Submitted by Anthony Brunson P.A. Certified Public Accountants & Business Advisors
As state and local governments move through 2026 financial reporting cycles, GASB Statement No. 103 is no longer just on the horizon, it is here. Effective for fiscal years beginning after June 15, 2025, the standard now applies to June 30, 2026 year ends, making this the first widespread implementation year for many governments.
This update represents the culmination of a multi-year reexamination of the reporting model originally established under GASB Statement No. 34. While not a complete overhaul, Statement 103 introduces meaningful changes to presentation and disclosures aimed at improving clarity, consistency, and decision-usefulness.
Below is a practical, implementation-focused overview of what matters most right now.
Management’s Discussion and Analysis (MD&A)
One of the most significant changes affects MD&A. While it remains required supplementary information (RSI), its structure is now more defined and its expectations more rigorous. MD&A must be organized into five required sections:
- Overview of the financial statements
- Financial summary
- Detailed analyses
- Significant capital asset and long-term financing activity
- Currently known facts, decisions, or conditions
In practice, early implementations in 2026 are showing a clear shift away from boilerplate language. Regulators and auditors are expecting governments to go beyond reporting changes and instead explain the underlying drivers. MD&A should function more like an executive briefing, focused, analytical, and forward-looking.
Unusual or infrequent items
Statement 103 eliminates the categories of “extraordinary” and “special” items. Instead, governments must report unusual or infrequent transactions or events.
For 2026 reporting, a key implementation focus is presentation:
- Report inflows and outflows separately and on a gross basis
- Present as the final flow(s) before the net change in resource flows
- Apply across government-wide, governmental fund, and proprietary fund statements
This change enhances comparability across governments and improves visibility into one-time or nonrecurring activities, something stakeholders increasingly expect in the current environment.
Proprietary fund statement
For business-type activities (BTAs), Statement 103 introduces a clearer and more consistent framework for distinguishing operating and nonoperating revenues and expenses.
Nonoperating items now explicitly include:
- Subsidies (with noncapital subsidies presented separately)
- Contributions to endowments
- Financing-related revenues and expenses
- Gains/losses from disposal of capital assets and inventory
- Investment income and expenses
As governments implement this in 2026, many are finding that revenue and expense classifications require reevaluation, particularly for utilities, healthcare entities, and higher education institutions with diverse funding sources.
Major component unit information
Governments are now required to present each major component unit separately in the statement of net position and statement of activities, unless doing so reduces readability.

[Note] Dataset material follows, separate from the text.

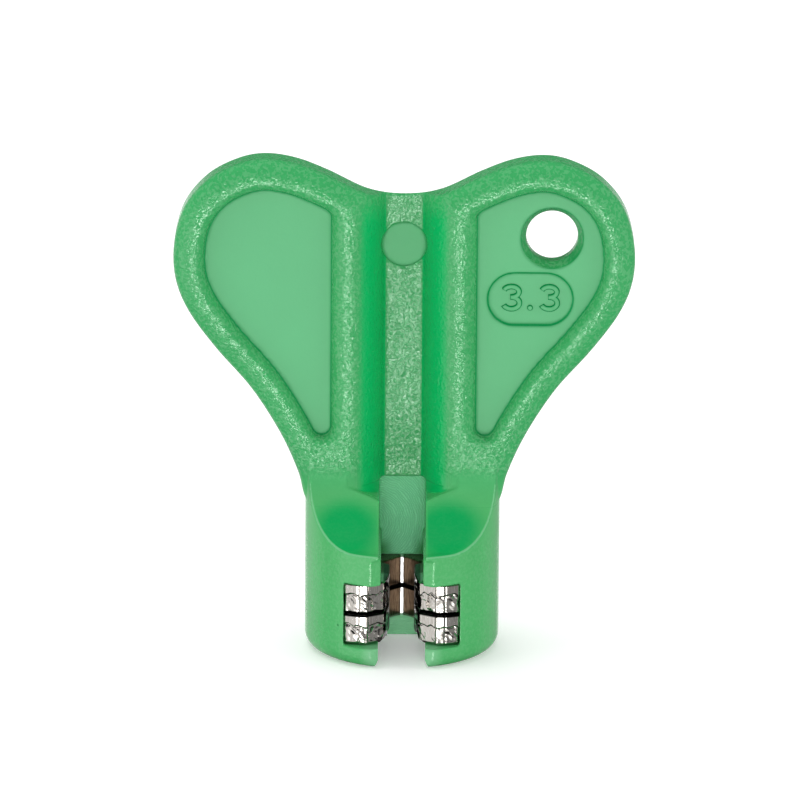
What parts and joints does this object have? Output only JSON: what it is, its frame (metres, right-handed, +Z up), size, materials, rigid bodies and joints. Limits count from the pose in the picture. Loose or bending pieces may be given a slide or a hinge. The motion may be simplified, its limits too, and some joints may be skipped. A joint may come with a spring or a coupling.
{
  "type": "spoke wrench",
  "caption": "Butterfly spoke wrench: a green moulded handle with wings and a hanging hole, and steel jaw plates stacked in its slotted barrel.",
  "frame": {"origin": "On the barrel's axis at its foot face, which is the end the nipple enters", "axes": "+Z runs up the barrel and the spoke to the wings, +X is to the right wing with the hanging hole, and -Y is the front, where the slot and the channel open"},
  "size_m": [0.05, 0.0209, 0.055],
  "materials": {
    "green_plastic": "fine spark-eroded texture with smooth pocket floors",
    "jaw_steel": "nickel plated, blanked edges"
  },
  "bodies": {
    "root": {"handle": "green_plastic", "upper_jaw_plate": "jaw_steel", "lower_jaw_plate": "jaw_steel"}
  },
  "joints": []
}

If separate presentation becomes impractical, combining statements should be presented after the fund financial statements. Early adopters are carefully balancing transparency with usability, especially where multiple component units exist.

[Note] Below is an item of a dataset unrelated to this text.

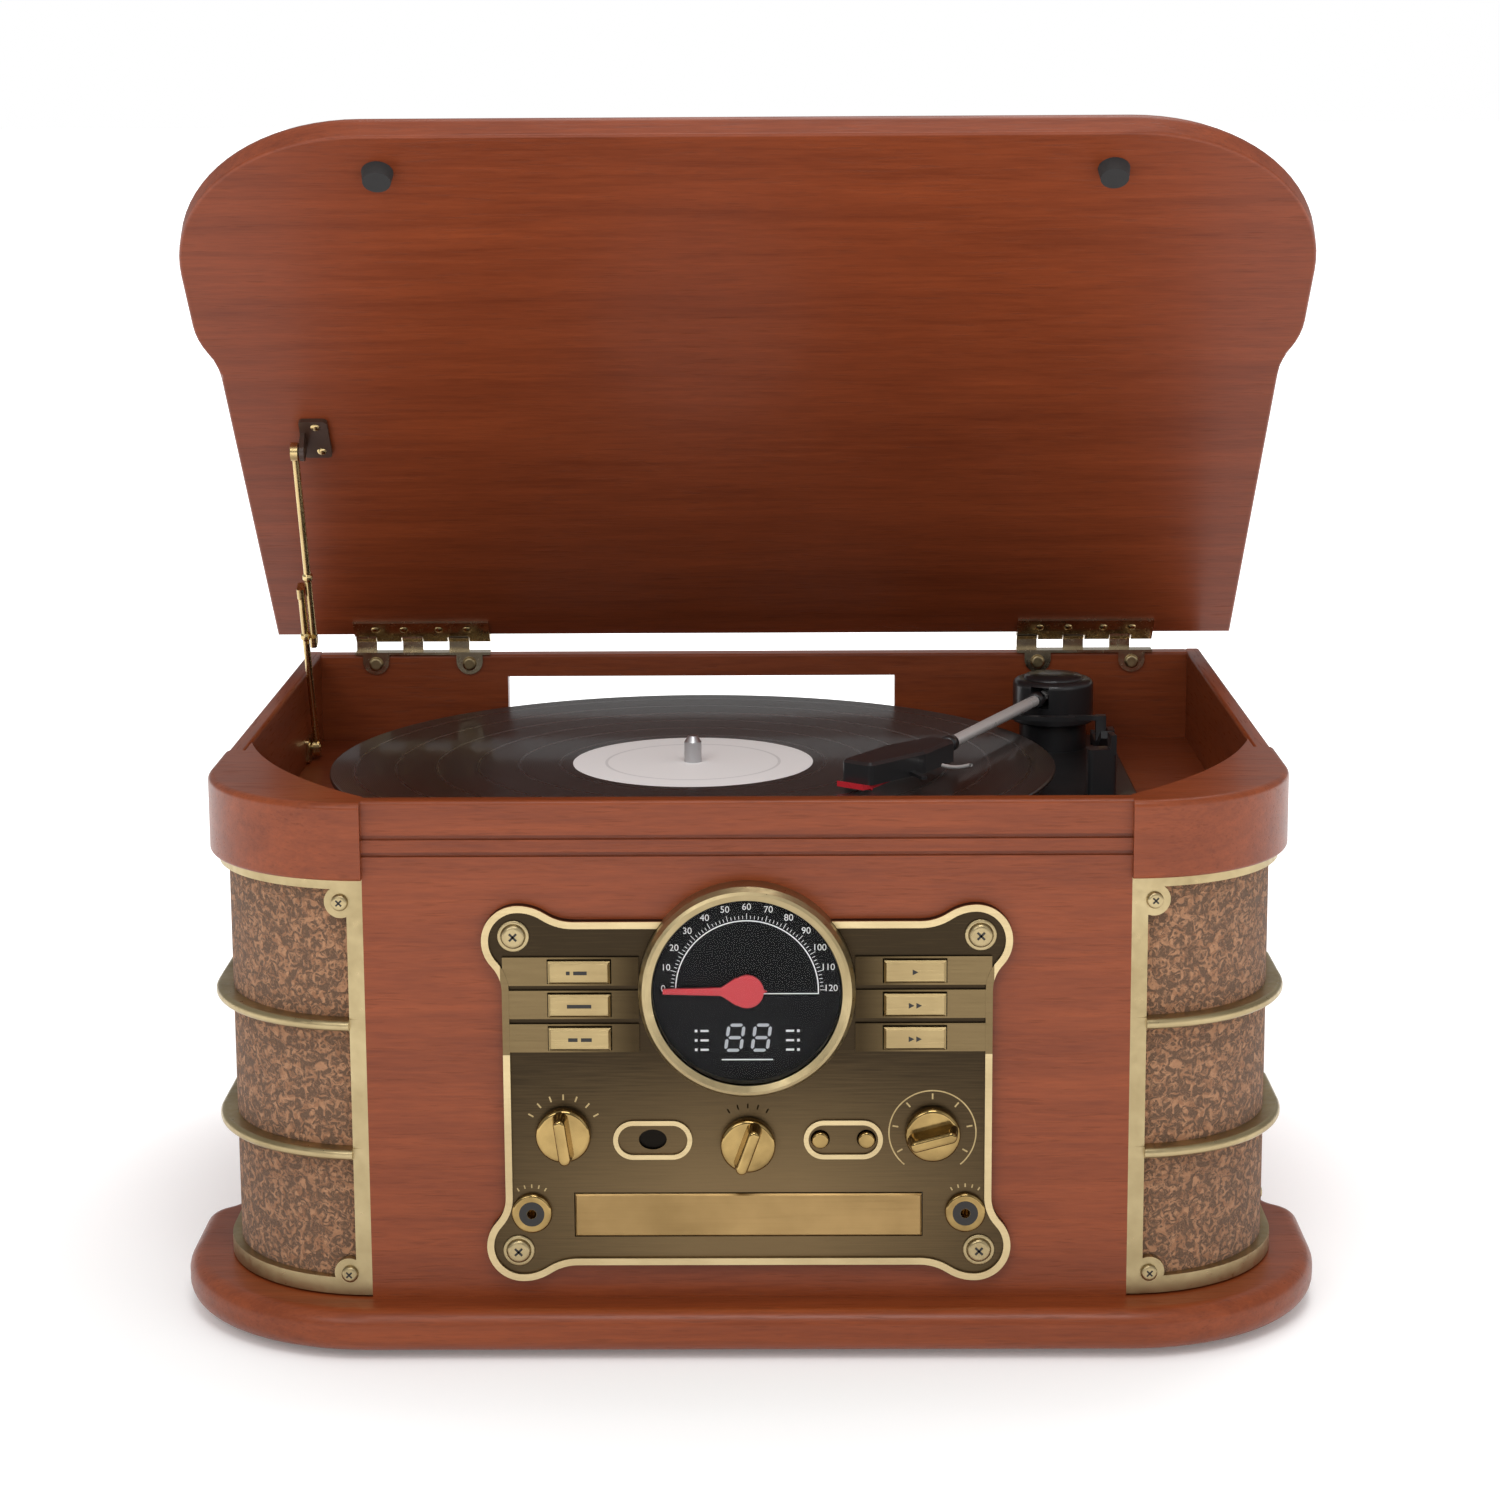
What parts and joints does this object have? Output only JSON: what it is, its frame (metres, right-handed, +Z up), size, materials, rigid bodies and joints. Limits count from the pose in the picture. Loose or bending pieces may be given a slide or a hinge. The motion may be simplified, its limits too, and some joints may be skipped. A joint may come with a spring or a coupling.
{
  "type": "record player",
  "caption": "Wooden record player with an open hinged lid, turntable and tonearm, round tuner dial, disc drawer and rounded speaker corners.",
  "frame": {"origin": "middle of the footprint, on the surface that the feet stand on", "axes": "+X to the right of someone facing the front, +Y to the back, +Z up"},
  "size_m": [0.451, 0.34, 0.457],
  "materials": {
    "cabinet_wood": "stained and lacquered veneer",
    "lid_wood": "stained and lacquered board",
    "raw_board": "raw fibreboard",
    "rubber": "matt",
    "black_metal": "satin black",
    "speaker_cloth": "woven tweed",
    "brass_trim": "satin",
    "bronze_plate": "brushed and darkened",
    "black_face": "matt black with printed scale",
    "clear_lens": "clear",
    "red_plastic": "gloss",
    "brass_knob": "satin",
    "tray_plastic": "bronze paint",
    "inner_metal": "plain",
    "circuit_board": "green laminate",
    "black_plastic": "fine grain",
    "platter_metal": "turned",
    "vinyl": "grooved",
    "label_paper": "paper",
    "arm_metal": "bright",
    "bright_steel": "bright"
  },
  "bodies": {
    "cabinet": {"amplifier_board": "circuit_board", "arm_rest": "black_plastic", "back_panel": "cabinet_wood", "cd_drive": "inner_metal", "control_plate": "bronze_plate", "deck_board": "cabinet_wood", "dial_bezel": "brass_trim", "dial_face": "black_face", "dial_lens": "clear_lens", "drive_belt": "rubber", "front_jacks": "brass_knob", "front_panel": "cabinet_wood", "hinge_base_leaves": "bright_steel", "left_grille_frame": "brass_trim", "left_shoulder": "cabinet_wood", "left_speaker_cloth": "speaker_cloth", "panel_screws": "brass_trim", "platter_motor": "inner_metal", "plinth": "cabinet_wood", "rear_terminals": "black_plastic", "right_grille_frame": "brass_trim", "right_shoulder": "cabinet_wood", "right_speaker_cloth": "speaker_cloth", "rubber_feet": "rubber", "side_panels": "cabinet_wood", "speaker_baffles": "raw_board", "speaker_drivers": "black_metal", "stay_wall_bracket": "brass_trim", "transformer": "inner_metal", "turntable_chassis": "black_plastic"},
    "lid": {"lid": "lid_wood", "lid_bumpers": "rubber", "hinge_lid_leaves": "bright_steel", "stay_lid_bracket": "black_metal"},
    "stay_upper": {"stay_upper_rod": "brass_trim"},
    "stay_lower": {"stay_lower_rod": "brass_trim"},
    "turntable": {"platter": "platter_metal", "platter_mat": "rubber", "record": "vinyl", "record_label": "label_paper"},
    "pulley": {"motor_pulley": "brass_trim"},
    "arm_base": {"tonearm_hub": "black_plastic"},
    "arm": {"tonearm_tube": "arm_metal", "headshell": "black_plastic", "stylus": "red_plastic"},
    "cue": {"cue_lever": "black_plastic"},
    "speed": {"speed_switch": "black_plastic"},
    "needle": {"dial_needle": "red_plastic"},
    "function_knob": {"function_knob": "brass_knob"},
    "tuning_knob": {"tuning_knob": "brass_knob"},
    "volume_knob": {"volume_knob": "brass_knob"},
    "stop_button": {"stop_button": "brass_knob"},
    "play_button": {"play_button": "brass_knob"},
    "disc_tray": {"cd_tray": "tray_plastic"},
    "left_top_button": {"left_top_button": "brass_knob"},
    "left_middle_button": {"left_middle_button": "brass_knob"},
    "left_bottom_button": {"left_bottom_button": "brass_knob"},
    "right_top_button": {"right_top_button": "brass_knob"},
    "right_middle_button": {"right_middle_button": "brass_knob"},
    "right_bottom_button": {"right_bottom_button": "brass_knob"}
  },
  "joints": [
    {"name": "lid_hinge", "type": "hinge", "parent": "cabinet", "child": "lid", "pos_m": [0, 0.163, 0.2195], "axis": [-1, 0, 0], "range_deg": [-45, 0]},
    {"name": "stay_upper_pivot", "type": "hinge", "parent": "lid", "child": "stay_upper", "pos_m": [-0.192, 0.04972, 0.31722], "axis": [-1, 0, 0], "range_deg": [-3.29, 0.2]},
    {"name": "stay_lower_pivot", "type": "hinge", "parent": "cabinet", "child": "stay_lower", "pos_m": [-0.1955, 0.113, 0.177], "axis": [-1, 0, 0], "range_deg": [-48.29, 0.2]},
    {"name": "platter_spin", "type": "hinge", "parent": "cabinet", "child": "turntable", "pos_m": [-0.024, 0.012, 0.1875], "axis": [0, 0, 1], "continuous": true},
    {"name": "pulley_spin", "type": "hinge", "parent": "cabinet", "child": "pulley", "pos_m": [-0.092, 0.05, 0.18], "axis": [0, 0, 1], "continuous": true},
    {"name": "tonearm_swing", "type": "hinge", "parent": "cabinet", "child": "arm_base", "pos_m": [0.135, 0.124, 0.186], "axis": [0, 0, 1], "range_deg": [-13, 30]},
    {"name": "tonearm_lift", "type": "hinge", "parent": "arm_base", "child": "arm", "pos_m": [0.135, 0.124, 0.199], "axis": [-0.9114, 0.4115, 0], "range_deg": [0, 6]},
    {"name": "cue_lever_turn", "type": "hinge", "parent": "cabinet", "child": "cue", "pos_m": [0.153, 0.109, 0.181], "axis": [-1, 0, 0], "range_deg": [0, 9.6]},
    {"name": "speed_switch_slide", "type": "slide", "parent": "cabinet", "child": "speed", "axis": [0, 1, 0], "range_m": [-0.008, 0.008]},
    {"name": "tuning_knob_turn", "type": "hinge", "parent": "cabinet", "child": "tuning_knob", "pos_m": [0, -0.153, 0.0808], "axis": [0, 1, 0], "range_deg": [0, 270]},
    {"name": "dial_needle_sweep", "type": "hinge", "parent": "cabinet", "child": "needle", "pos_m": [0, -0.153, 0.1409], "axis": [0, 1, 0], "range_deg": [0, 180]},
    {"name": "function_knob_turn", "type": "hinge", "parent": "cabinet", "child": "function_knob", "pos_m": [-0.0687, -0.153, 0.0848], "axis": [0, 1, 0], "range_deg": [-30, 90]},
    {"name": "volume_knob_turn", "type": "hinge", "parent": "cabinet", "child": "volume_knob", "pos_m": [0.0687, -0.153, 0.0848], "axis": [0, 1, 0], "range_deg": [-60, 210]},
    {"name": "disc_tray_slide", "type": "slide", "parent": "cabinet", "child": "disc_tray", "axis": [0, -1, 0], "range_m": [0, 0.128]},
    {"name": "left_top_button_press", "type": "slide", "parent": "cabinet", "child": "left_top_button", "axis": [0, 1, 0], "range_m": [0, 0.0016], "stiffness_N_per_m": 300, "springref_m": -0.0008},
    {"name": "left_middle_button_press", "type": "slide", "parent": "cabinet", "child": "left_middle_button", "axis": [0, 1, 0], "range_m": [0, 0.0016], "stiffness_N_per_m": 300, "springref_m": -0.0008},
    {"name": "left_bottom_button_press", "type": "slide", "parent": "cabinet", "child": "left_bottom_button", "axis": [0, 1, 0], "range_m": [0, 0.0016], "stiffness_N_per_m": 300, "springref_m": -0.0008},
    {"name": "right_top_button_press", "type": "slide", "parent": "cabinet", "child": "right_top_button", "axis": [0, 1, 0], "range_m": [0, 0.0016], "stiffness_N_per_m": 300, "springref_m": -0.0008},
    {"name": "right_middle_button_press", "type": "slide", "parent": "cabinet", "child": "right_middle_button", "axis": [0, 1, 0], "range_m": [0, 0.0016], "stiffness_N_per_m": 300, "springref_m": -0.0008},
    {"name": "right_bottom_button_press", "type": "slide", "parent": "cabinet", "child": "right_bottom_button", "axis": [0, 1, 0], "range_m": [0, 0.0016], "stiffness_N_per_m": 300, "springref_m": -0.0008},
    {"name": "stop_button_press", "type": "slide", "parent": "cabinet", "child": "stop_button", "axis": [0, 1, 0], "range_m": [0, 0.0016], "stiffness_N_per_m": 300, "springref_m": -0.0008},
    {"name": "play_button_press", "type": "slide", "parent": "cabinet", "child": "play_button", "axis": [0, 1, 0], "range_m": [0, 0.0016], "stiffness_N_per_m": 300, "springref_m": -0.0008}
  ],
  "couplings": [
    {"joint": "stay_lower_pivot", "follows": "lid_hinge", "ratio": 1.0688},
    {"joint": "stay_upper_pivot", "follows": "lid_hinge", "ratio": 0.06878},
    {"joint": "pulley_spin", "follows": "platter_spin", "ratio": 10},
    {"joint": "cue_lever_turn", "follows": "tonearm_lift", "ratio": 1.6},
    {"joint": "dial_needle_sweep", "follows": "tuning_knob_turn", "ratio": 0.6666}
  ]
}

Budgetary comparison information
Statement 103 standardizes how budgetary comparison information is presented:
- Must be reported as RSI using a single method
- Must include:
- Variances between original and final budgets
- Variances between final budget and actual results
Additionally, governments must explain significant variances in the RSI notes. For 2026, this is driving closer coordination between finance teams and budget offices to ensure accurate and meaningful variance analysis.
Final thoughts
GASB Statement No. 103 reflects a broader shift toward clearer financial storytelling and enhanced transparency. Now that implementation is underway, the focus has moved from awareness to execution.
Governments should be actively:
- Updating MD&A templates and drafting approaches
- Reassessing revenue and expense classifications
- Evaluating presentation of unusual or infrequent items
- Enhancing budget-to-actual variance analysis
With auditors now reviewing first-year implementations, early preparation and thoughtful application are critical to avoiding surprises.
If your government is still refining its approach or encountering implementation challenges, now is the time to address them, before reporting deadlines tighten.